*Set exercise*
From the entries below, gather every line containing the string "context".

*Records for the task*
********
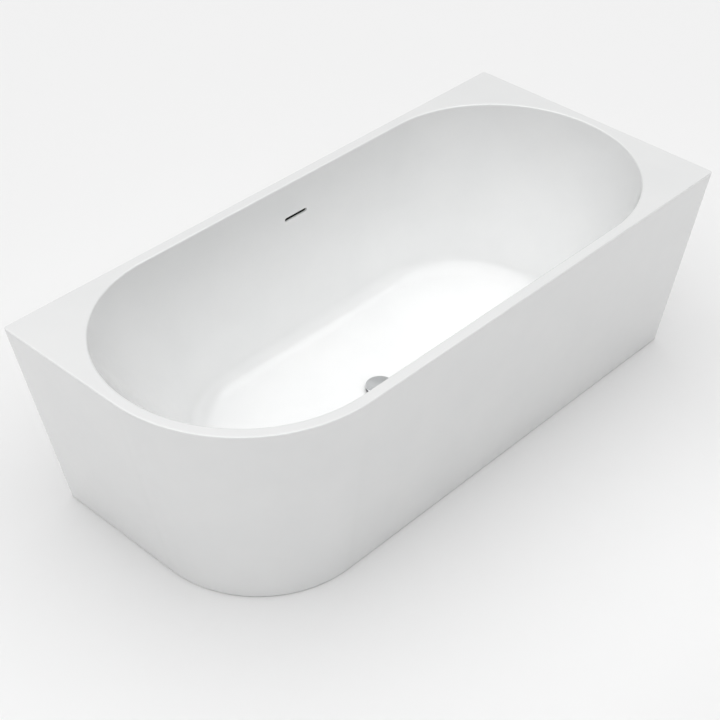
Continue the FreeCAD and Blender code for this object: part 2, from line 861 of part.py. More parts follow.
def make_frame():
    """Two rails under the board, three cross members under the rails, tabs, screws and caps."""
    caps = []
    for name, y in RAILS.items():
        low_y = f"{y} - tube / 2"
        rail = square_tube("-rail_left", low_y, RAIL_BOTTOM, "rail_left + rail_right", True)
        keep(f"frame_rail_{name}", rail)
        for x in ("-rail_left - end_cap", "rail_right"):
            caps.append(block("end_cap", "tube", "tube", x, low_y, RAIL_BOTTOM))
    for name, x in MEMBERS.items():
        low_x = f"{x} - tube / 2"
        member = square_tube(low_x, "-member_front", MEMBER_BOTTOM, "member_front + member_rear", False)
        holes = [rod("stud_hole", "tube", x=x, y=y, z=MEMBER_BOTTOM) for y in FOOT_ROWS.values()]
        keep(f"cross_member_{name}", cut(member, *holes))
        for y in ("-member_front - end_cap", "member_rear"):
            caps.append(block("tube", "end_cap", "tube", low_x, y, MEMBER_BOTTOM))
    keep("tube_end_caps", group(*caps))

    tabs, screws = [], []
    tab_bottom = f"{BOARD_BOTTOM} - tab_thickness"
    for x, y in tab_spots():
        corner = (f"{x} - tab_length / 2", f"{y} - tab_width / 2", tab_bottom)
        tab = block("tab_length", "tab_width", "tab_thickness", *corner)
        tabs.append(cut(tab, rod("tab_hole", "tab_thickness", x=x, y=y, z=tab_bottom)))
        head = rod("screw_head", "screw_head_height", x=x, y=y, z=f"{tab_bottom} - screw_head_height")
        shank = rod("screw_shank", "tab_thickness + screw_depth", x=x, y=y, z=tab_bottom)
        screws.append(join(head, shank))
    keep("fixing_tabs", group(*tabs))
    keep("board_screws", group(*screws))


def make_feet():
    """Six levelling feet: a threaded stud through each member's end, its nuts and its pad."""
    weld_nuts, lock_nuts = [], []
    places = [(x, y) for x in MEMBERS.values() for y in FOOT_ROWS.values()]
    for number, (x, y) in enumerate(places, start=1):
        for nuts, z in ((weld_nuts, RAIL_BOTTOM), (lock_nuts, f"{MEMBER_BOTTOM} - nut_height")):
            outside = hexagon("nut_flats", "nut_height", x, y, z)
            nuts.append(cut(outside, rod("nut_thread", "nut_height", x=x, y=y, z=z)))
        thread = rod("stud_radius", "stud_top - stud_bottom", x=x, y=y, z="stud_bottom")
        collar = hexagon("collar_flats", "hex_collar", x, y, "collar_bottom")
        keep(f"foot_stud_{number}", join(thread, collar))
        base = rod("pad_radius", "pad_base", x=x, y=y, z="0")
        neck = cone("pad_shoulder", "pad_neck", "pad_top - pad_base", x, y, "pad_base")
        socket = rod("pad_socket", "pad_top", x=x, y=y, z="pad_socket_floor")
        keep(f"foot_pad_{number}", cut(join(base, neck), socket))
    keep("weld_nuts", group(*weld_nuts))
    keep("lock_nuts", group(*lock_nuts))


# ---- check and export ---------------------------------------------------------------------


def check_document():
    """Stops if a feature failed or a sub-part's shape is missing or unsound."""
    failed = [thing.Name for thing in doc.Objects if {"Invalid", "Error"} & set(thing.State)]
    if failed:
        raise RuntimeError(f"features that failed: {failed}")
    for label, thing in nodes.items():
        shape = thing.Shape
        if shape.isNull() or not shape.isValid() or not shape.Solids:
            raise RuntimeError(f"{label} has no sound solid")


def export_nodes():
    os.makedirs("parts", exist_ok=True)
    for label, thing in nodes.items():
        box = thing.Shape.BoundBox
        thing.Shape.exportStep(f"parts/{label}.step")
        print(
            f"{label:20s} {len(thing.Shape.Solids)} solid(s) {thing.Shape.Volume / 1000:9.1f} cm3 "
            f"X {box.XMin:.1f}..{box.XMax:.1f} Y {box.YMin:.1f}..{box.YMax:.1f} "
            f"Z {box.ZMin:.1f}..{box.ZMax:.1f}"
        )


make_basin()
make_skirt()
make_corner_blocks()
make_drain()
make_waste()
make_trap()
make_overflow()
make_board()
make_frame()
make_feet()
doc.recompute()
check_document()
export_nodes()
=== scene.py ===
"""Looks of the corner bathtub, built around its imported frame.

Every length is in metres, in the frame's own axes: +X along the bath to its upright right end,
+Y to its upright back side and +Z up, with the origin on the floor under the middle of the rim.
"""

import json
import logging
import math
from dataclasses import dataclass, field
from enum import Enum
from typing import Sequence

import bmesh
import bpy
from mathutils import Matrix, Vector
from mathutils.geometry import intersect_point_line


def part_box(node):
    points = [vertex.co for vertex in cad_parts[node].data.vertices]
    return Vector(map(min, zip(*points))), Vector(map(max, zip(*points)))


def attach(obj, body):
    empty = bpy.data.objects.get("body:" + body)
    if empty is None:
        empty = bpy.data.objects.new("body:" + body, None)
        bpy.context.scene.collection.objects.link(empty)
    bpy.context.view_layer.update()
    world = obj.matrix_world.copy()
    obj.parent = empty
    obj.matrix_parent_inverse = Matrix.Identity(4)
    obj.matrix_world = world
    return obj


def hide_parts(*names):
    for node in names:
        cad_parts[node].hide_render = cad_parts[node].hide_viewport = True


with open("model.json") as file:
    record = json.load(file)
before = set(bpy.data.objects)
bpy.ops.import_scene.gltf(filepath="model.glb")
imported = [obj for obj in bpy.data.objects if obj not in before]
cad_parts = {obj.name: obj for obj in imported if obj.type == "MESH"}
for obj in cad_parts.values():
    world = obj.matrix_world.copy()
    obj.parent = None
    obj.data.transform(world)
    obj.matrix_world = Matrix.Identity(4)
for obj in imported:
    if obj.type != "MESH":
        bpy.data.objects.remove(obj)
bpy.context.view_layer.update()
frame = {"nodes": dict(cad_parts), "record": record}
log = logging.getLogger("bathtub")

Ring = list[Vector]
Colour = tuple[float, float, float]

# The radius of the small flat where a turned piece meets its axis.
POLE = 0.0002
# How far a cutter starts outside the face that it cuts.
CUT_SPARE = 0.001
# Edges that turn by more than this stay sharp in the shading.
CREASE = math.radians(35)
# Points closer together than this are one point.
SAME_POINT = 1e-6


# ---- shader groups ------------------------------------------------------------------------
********
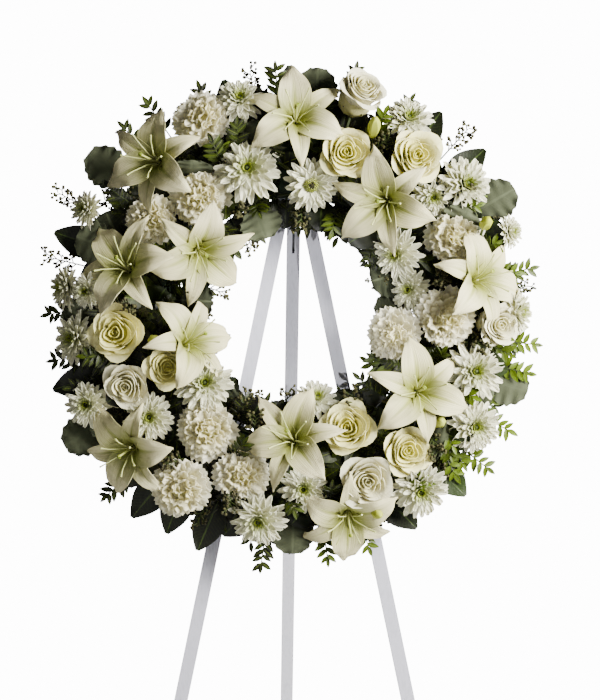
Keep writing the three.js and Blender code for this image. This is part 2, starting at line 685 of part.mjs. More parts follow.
********
*Solution to this problem*
        bpy.context.scene.collection.objects.link(empty)
    bpy.context.view_layer.update()
bpy.context.view_layer.update()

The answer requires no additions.